_SHORT PROBLEM_
The listing beneath should be written out in full, exactly as shown.

_INFORMATION SUPPLIED_

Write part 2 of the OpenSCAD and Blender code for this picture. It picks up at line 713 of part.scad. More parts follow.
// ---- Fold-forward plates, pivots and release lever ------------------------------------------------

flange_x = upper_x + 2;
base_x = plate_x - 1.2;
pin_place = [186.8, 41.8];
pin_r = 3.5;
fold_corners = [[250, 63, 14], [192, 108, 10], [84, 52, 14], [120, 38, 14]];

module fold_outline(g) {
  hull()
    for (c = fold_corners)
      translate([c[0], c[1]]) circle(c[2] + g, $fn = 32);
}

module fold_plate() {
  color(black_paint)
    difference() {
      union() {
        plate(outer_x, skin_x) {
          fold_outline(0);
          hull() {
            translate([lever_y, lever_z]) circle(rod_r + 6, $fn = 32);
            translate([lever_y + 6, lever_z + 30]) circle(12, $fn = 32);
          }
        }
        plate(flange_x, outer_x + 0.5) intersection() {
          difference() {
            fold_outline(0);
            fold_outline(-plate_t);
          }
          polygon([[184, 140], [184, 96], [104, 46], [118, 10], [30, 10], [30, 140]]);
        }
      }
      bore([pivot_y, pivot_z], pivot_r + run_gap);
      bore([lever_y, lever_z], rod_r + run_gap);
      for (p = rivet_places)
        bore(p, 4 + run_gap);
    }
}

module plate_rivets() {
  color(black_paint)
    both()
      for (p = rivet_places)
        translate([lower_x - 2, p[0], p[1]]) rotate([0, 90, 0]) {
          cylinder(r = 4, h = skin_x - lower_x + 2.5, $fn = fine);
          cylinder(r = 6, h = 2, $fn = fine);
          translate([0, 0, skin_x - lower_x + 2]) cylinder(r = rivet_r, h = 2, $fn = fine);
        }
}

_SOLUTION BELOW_
Write part 2 of the OpenSCAD and Blender code for this picture. It picks up at line 713 of part.scad. More parts follow.
// ---- Fold-forward plates, pivots and release lever ------------------------------------------------

flange_x = upper_x + 2;
base_x = plate_x - 1.2;
pin_place = [186.8, 41.8];
pin_r = 3.5;
fold_corners = [[250, 63, 14], [192, 108, 10], [84, 52, 14], [120, 38, 14]];

module fold_outline(g) {
  hull()
    for (c = fold_corners)
      translate([c[0], c[1]]) circle(c[2] + g, $fn = 32);
}

module fold_plate() {
  color(black_paint)
    difference() {
      union() {
        plate(outer_x, skin_x) {
          fold_outline(0);
          hull() {
            translate([lever_y, lever_z]) circle(rod_r + 6, $fn = 32);
            translate([lever_y + 6, lever_z + 30]) circle(12, $fn = 32);
          }
        }
        plate(flange_x, outer_x + 0.5) intersection() {
          difference() {
            fold_outline(0);
            fold_outline(-plate_t);
          }
          polygon([[184, 140], [184, 96], [104, 46], [118, 10], [30, 10], [30, 140]]);
        }
      }
      bore([pivot_y, pivot_z], pivot_r + run_gap);
      bore([lever_y, lever_z], rod_r + run_gap);
      for (p = rivet_places)
        bore(p, 4 + run_gap);
    }
}

module plate_rivets() {
  color(black_paint)
    both()
      for (p = rivet_places)
        translate([lower_x - 2, p[0], p[1]]) rotate([0, 90, 0]) {
          cylinder(r = 4, h = skin_x - lower_x + 2.5, $fn = fine);
          cylinder(r = 6, h = 2, $fn = fine);
          translate([0, 0, skin_x - lower_x + 2]) cylinder(r = rivet_r, h = 2, $fn = fine);
        }
}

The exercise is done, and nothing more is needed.